Still married to Rheinstrom, Loftus was arrested on 9 April 1913 by Deputy U.S. Marshal J. A. Robinson, acting for Bureau of Immigration Captain Frank Ainsworth, on the grounds that she was an "undesirable alien," with some sources reporting that she had interests in a "resort" of ill repute in the Barbary Coast section of the city where she lived under the alias Ethel O'Connor. Taken to Angel Island, she countered that she could not be deported to Britain because she was lawfully married to Rheinstrom and was a citizen. The legality of her marriage to Rheinstrom was questioned on the grounds that she had not obtained a divorce from O'Connor. Ultimately, her marriage was declared valid and she was not deported. Frustrated with the situation, she declared that she would like to return to England but ultimately traveled to Cincinnati a few months later in September 1913 to begin divorce proceedings against Rheinstrom.

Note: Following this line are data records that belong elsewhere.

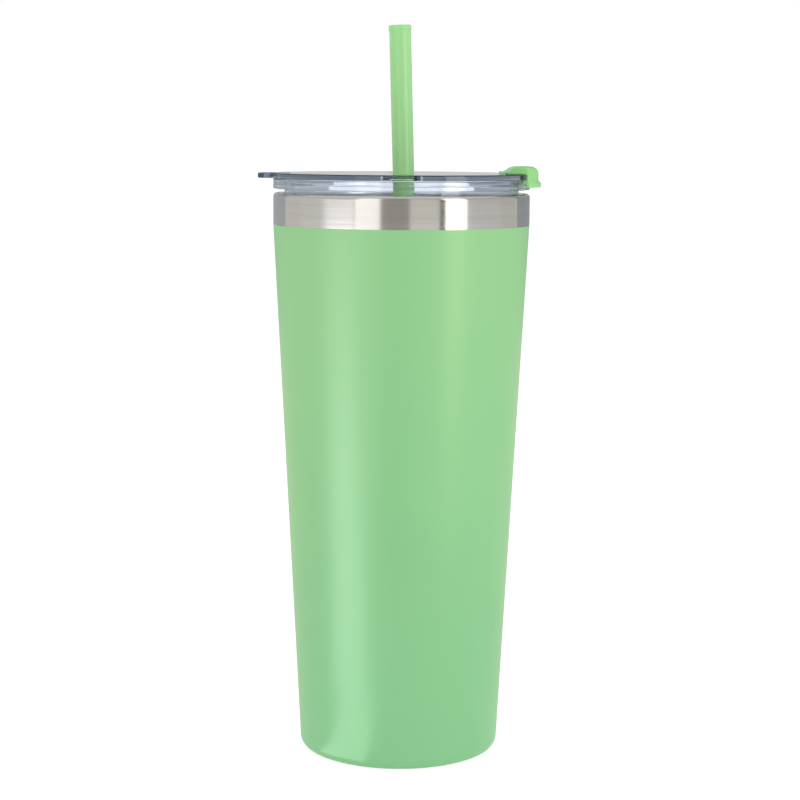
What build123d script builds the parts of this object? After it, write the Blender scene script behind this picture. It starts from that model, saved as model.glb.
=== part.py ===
"""Vacuum insulated straw tumbler: steel cup, clear press-in lid, flip stopper, straw.

Millimetres, +Z up, origin at the middle of the foot, on the surface it stands on.
"""

import os
from math import cos, radians, sin, tan

from build123d import *

os.makedirs("parts", exist_ok=True)

# Cup, outside
rim_r = 44.2
foot_r = 34.75
rim_z = 195.1
band_h = 10.8
steel_t = 0.5
paint_t = 0.15
foot_fillet = 3.0
rim_fillet = 1.2
foot_w = 2.1
paint_end_z = 0.6
band_step = 0.3

# Cup, inside
mouth_wall = 2.9
mouth_depth = 9.5
ledge_w = 1.9
vacuum_gap = 4.1
floor_z = 8.0
floor_fillet = 5.0
pan_h = 6.0
lip_fillet = 1.3
ledge_fillet = 0.4
weld_w = 1.2

# Base
recess_h = 2.1
skirt_up = 0.3
plate_bend = 0.5
dimple_bend = 0.2
cover_t = 0.5
cover_clear = 0.7
cover_edge = 0.2
dimple_r = 3.5
dimple_h = 1.0
vent_r = 0.8
bead_over = 0.8
bead_d = 0.7
getter_x = 15.0
getter_r = 3.2
getter_h = 1.85
getter_clear = 0.3
clip_t = 0.3
clip_w = 4.4
clip_foot = 2.6

# Lid
lid_stand = 6.8
flange_t = 1.85
rim_gap = 1.45
skirt_t = 1.4
plug_gap = 1.0
plug_t = 1.3
seat_clear = 0.1
groove_top = 8.2
groove_h = 4.0
groove_d = 0.5
tab_out = 5.0
tab_w = 17.0
tab_corner = 3.6
lid_edge = 0.45
lid_soft = 0.35
lid_root = 0.5
groove_line = 0.25
hole_clear = 0.8

# Gasket
gasket_clear = 0.05
lip_clear = 0.1
lip_round = 0.2
gasket_body = 0.85
gasket_lip_h = 0.7

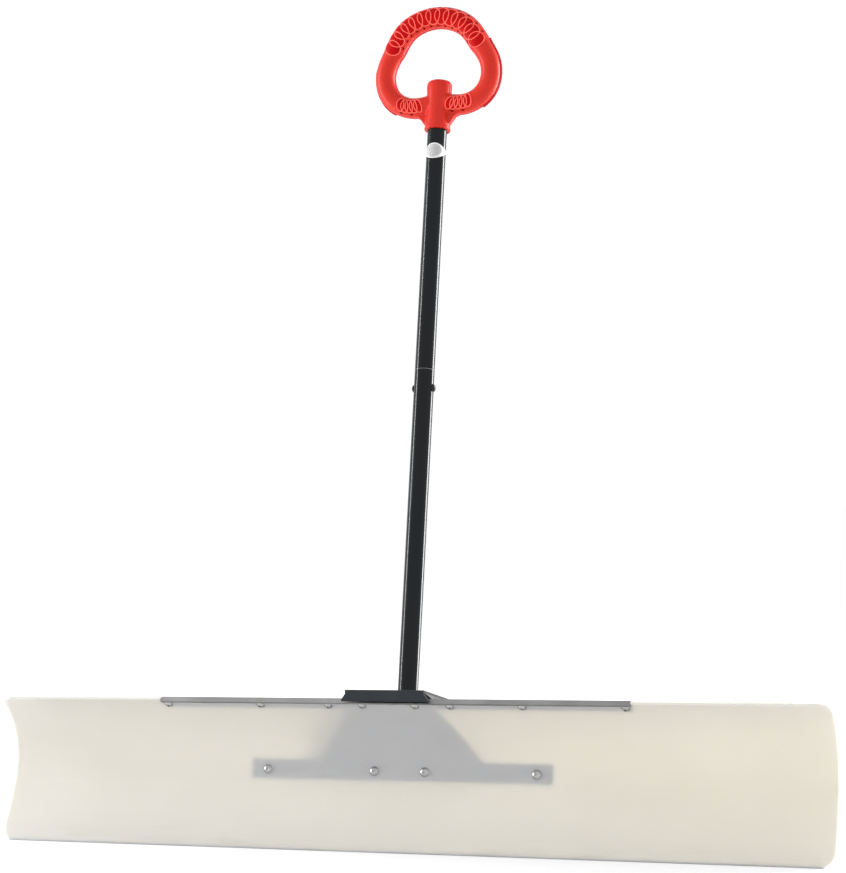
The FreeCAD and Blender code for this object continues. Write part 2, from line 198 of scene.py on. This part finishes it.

====Later legal issues====
Loftus was involved in several scandals in the early 1910s apart from her dealings with the Rheinstroms. In 1912, Loftus was named in the divorce suit of Dr. Wade Stone in San Rafael, California. On 8 March 1912, Loftus was thrown from Dr. Stone's car into a creek during a nighttime drive through Ross Valley. Dr. Stone was reportedly helping Loftus seek a cure for her nerves when the accident occurred, but his wife suspected the doctor was in a relationship with Loftus and won her suit for divorce. Due to negative publicity from the court case and rumors of other dalliances with local men, Loftus was given one hour to leave San Rafael by the city marshal, Edward J. Daly, on 4 August 1912. Loftus complied within the time frame and relocated to San Francisco. She was questioned by the San Francisco police in the disappearance of a gold watch in February 1913, but was not charged with a crime. Angry at the suspicion, she claimed she wanted to leave California and move to Honolulu, stating, "They don't know how to treat a lady in this town."

==Death==
After the divorce from Rheinstrom was finalized in 1914, Loftus supported herself by managing a low-rent hotel, The Art, on Kearney St. in the Tenderloin area of San Francisco. The hotel was frequently raided by the police, with Loftus being arrested on one occasion for "vagrancy" shortly after attempting suicide for a second time. Loftus was taken to the City Hospital in San Francisco in early June 1916 due to worsening symptoms of tuberculosis. She died in hospital on 15 June 1916. At that time, she was so impoverished that plans were initially made to bury her in a potter's field in the local cemetery. After anonymous friends intervened, (Note: Her funeral was ordered by Lee Earl of 731 Commercial St., at the time a notorious brothel on the Barbary Coast.) she was buried in Cypress Lawn Cemetery. Harry Rheinstrom was released from the state hospital in February 1914 shortly after the divorce was finalized. He never remarried and was killed on 14 October 1918 after he fell at a Philadelphia shipyard while working for the government (predeceasing his mother). Her first husband, Winnie O'Connor, married the actress Neva Aymar (d. 1932) and died on 6 March 1947 after losing his fortune in the stock market crash of 1929.

For a biography of Loftus see David Grasse, From the Footlights to the Tenderloin – The Tragic Life of Actress Edna Loftus (McFarland, 2024).